● SUPPLIED DATA
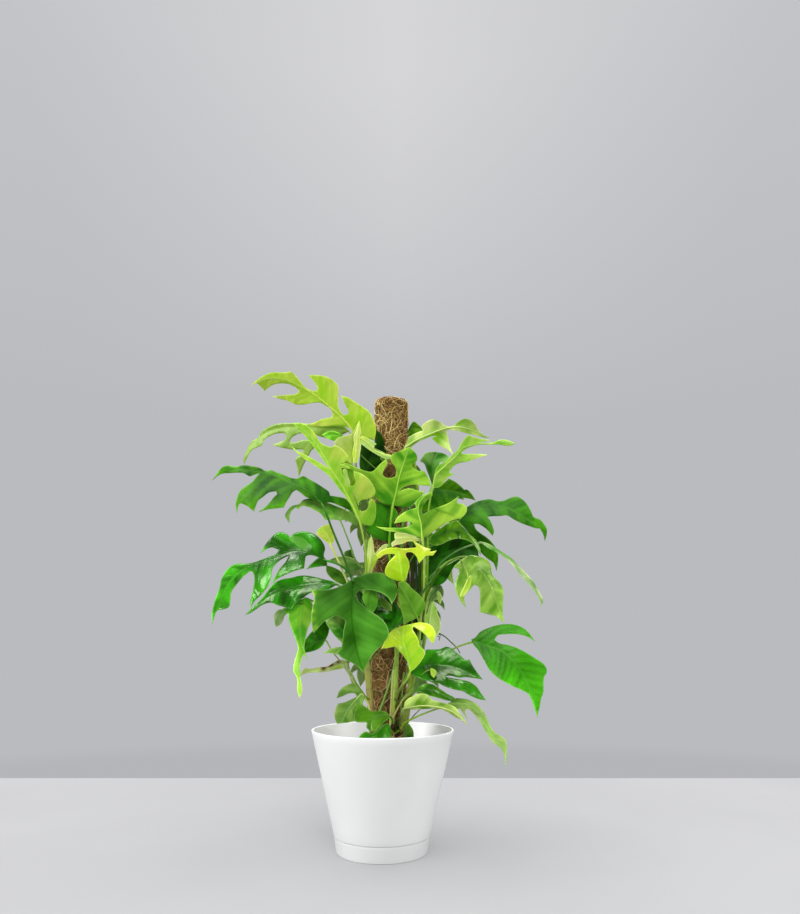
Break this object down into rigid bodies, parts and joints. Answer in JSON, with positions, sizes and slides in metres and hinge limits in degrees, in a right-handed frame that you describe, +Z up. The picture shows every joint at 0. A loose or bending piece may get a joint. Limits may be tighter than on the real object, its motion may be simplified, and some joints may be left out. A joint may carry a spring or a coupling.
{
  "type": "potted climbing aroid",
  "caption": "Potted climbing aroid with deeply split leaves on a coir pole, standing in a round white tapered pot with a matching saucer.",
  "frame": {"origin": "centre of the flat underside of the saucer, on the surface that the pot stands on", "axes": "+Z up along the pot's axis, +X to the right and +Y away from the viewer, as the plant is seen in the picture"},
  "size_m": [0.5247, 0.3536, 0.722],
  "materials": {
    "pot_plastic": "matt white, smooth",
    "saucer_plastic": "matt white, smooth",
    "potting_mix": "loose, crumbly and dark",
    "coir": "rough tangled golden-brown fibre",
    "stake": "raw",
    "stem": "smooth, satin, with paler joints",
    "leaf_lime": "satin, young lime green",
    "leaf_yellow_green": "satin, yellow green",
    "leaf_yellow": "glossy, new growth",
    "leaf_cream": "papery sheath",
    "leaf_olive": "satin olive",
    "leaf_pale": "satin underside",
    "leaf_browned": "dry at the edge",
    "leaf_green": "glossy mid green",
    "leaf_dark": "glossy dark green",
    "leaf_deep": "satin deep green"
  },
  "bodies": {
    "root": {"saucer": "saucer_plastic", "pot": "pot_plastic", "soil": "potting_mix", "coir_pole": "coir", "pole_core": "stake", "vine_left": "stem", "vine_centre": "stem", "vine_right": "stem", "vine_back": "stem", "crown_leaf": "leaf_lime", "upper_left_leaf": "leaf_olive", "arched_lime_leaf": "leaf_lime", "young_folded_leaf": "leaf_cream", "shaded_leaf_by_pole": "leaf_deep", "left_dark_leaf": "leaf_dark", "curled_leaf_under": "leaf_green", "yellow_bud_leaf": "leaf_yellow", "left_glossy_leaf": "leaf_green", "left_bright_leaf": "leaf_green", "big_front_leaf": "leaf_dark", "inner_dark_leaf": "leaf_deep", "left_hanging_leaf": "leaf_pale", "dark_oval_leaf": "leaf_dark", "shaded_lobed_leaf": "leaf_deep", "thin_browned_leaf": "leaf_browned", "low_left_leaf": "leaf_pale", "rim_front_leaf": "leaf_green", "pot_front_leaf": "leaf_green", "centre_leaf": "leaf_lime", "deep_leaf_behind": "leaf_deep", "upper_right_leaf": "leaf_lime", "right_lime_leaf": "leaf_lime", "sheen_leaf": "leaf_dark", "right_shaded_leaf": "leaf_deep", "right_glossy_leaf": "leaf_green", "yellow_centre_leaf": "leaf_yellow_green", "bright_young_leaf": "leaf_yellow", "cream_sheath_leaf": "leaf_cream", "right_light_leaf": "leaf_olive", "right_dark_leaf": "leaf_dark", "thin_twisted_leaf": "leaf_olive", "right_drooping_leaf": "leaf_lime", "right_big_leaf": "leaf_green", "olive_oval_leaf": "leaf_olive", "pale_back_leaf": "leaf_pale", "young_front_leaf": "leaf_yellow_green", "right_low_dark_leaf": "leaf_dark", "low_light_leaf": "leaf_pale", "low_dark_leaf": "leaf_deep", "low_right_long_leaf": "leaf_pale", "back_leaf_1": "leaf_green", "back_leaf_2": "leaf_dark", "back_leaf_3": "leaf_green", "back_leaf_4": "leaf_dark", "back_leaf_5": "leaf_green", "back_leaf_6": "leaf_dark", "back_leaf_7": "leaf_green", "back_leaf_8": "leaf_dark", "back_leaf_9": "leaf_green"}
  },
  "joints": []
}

● GIVEN PROBLEM
Repeat every line of the material exactly as given.

● RESULT
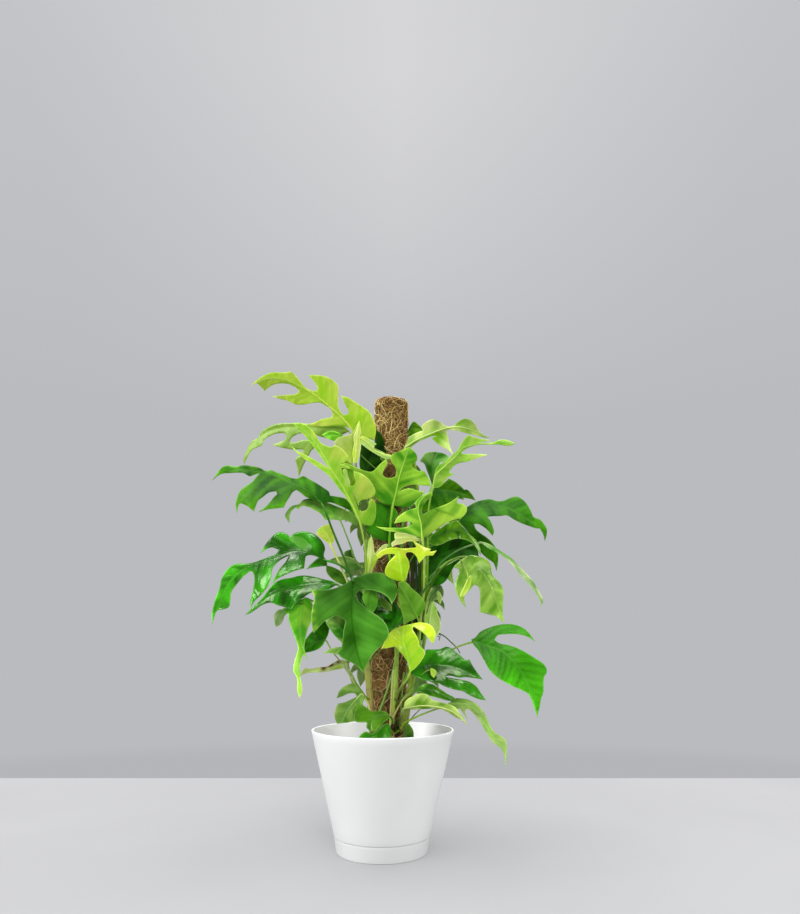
Break this object down into rigid bodies, parts and joints. Answer in JSON, with positions, sizes and slides in metres and hinge limits in degrees, in a right-handed frame that you describe, +Z up. The picture shows every joint at 0. A loose or bending piece may get a joint. Limits may be tighter than on the real object, its motion may be simplified, and some joints may be left out. A joint may carry a spring or a coupling.
{
  "type": "potted climbing aroid",
  "caption": "Potted climbing aroid with deeply split leaves on a coir pole, standing in a round white tapered pot with a matching saucer.",
  "frame": {"origin": "centre of the flat underside of the saucer, on the surface that the pot stands on", "axes": "+Z up along the pot's axis, +X to the right and +Y away from the viewer, as the plant is seen in the picture"},
  "size_m": [0.5247, 0.3536, 0.722],
  "materials": {
    "pot_plastic": "matt white, smooth",
    "saucer_plastic": "matt white, smooth",
    "potting_mix": "loose, crumbly and dark",
    "coir": "rough tangled golden-brown fibre",
    "stake": "raw",
    "stem": "smooth, satin, with paler joints",
    "leaf_lime": "satin, young lime green",
    "leaf_yellow_green": "satin, yellow green",
    "leaf_yellow": "glossy, new growth",
    "leaf_cream": "papery sheath",
    "leaf_olive": "satin olive",
    "leaf_pale": "satin underside",
    "leaf_browned": "dry at the edge",
    "leaf_green": "glossy mid green",
    "leaf_dark": "glossy dark green",
    "leaf_deep": "satin deep green"
  },
  "bodies": {
    "root": {"saucer": "saucer_plastic", "pot": "pot_plastic", "soil": "potting_mix", "coir_pole": "coir", "pole_core": "stake", "vine_left": "stem", "vine_centre": "stem", "vine_right": "stem", "vine_back": "stem", "crown_leaf": "leaf_lime", "upper_left_leaf": "leaf_olive", "arched_lime_leaf": "leaf_lime", "young_folded_leaf": "leaf_cream", "shaded_leaf_by_pole": "leaf_deep", "left_dark_leaf": "leaf_dark", "curled_leaf_under": "leaf_green", "yellow_bud_leaf": "leaf_yellow", "left_glossy_leaf": "leaf_green", "left_bright_leaf": "leaf_green", "big_front_leaf": "leaf_dark", "inner_dark_leaf": "leaf_deep", "left_hanging_leaf": "leaf_pale", "dark_oval_leaf": "leaf_dark", "shaded_lobed_leaf": "leaf_deep", "thin_browned_leaf": "leaf_browned", "low_left_leaf": "leaf_pale", "rim_front_leaf": "leaf_green", "pot_front_leaf": "leaf_green", "centre_leaf": "leaf_lime", "deep_leaf_behind": "leaf_deep", "upper_right_leaf": "leaf_lime", "right_lime_leaf": "leaf_lime", "sheen_leaf": "leaf_dark", "right_shaded_leaf": "leaf_deep", "right_glossy_leaf": "leaf_green", "yellow_centre_leaf": "leaf_yellow_green", "bright_young_leaf": "leaf_yellow", "cream_sheath_leaf": "leaf_cream", "right_light_leaf": "leaf_olive", "right_dark_leaf": "leaf_dark", "thin_twisted_leaf": "leaf_olive", "right_drooping_leaf": "leaf_lime", "right_big_leaf": "leaf_green", "olive_oval_leaf": "leaf_olive", "pale_back_leaf": "leaf_pale", "young_front_leaf": "leaf_yellow_green", "right_low_dark_leaf": "leaf_dark", "low_light_leaf": "leaf_pale", "low_dark_leaf": "leaf_deep", "low_right_long_leaf": "leaf_pale", "back_leaf_1": "leaf_green", "back_leaf_2": "leaf_dark", "back_leaf_3": "leaf_green", "back_leaf_4": "leaf_dark", "back_leaf_5": "leaf_green", "back_leaf_6": "leaf_dark", "back_leaf_7": "leaf_green", "back_leaf_8": "leaf_dark", "back_leaf_9": "leaf_green"}
  },
  "joints": []
}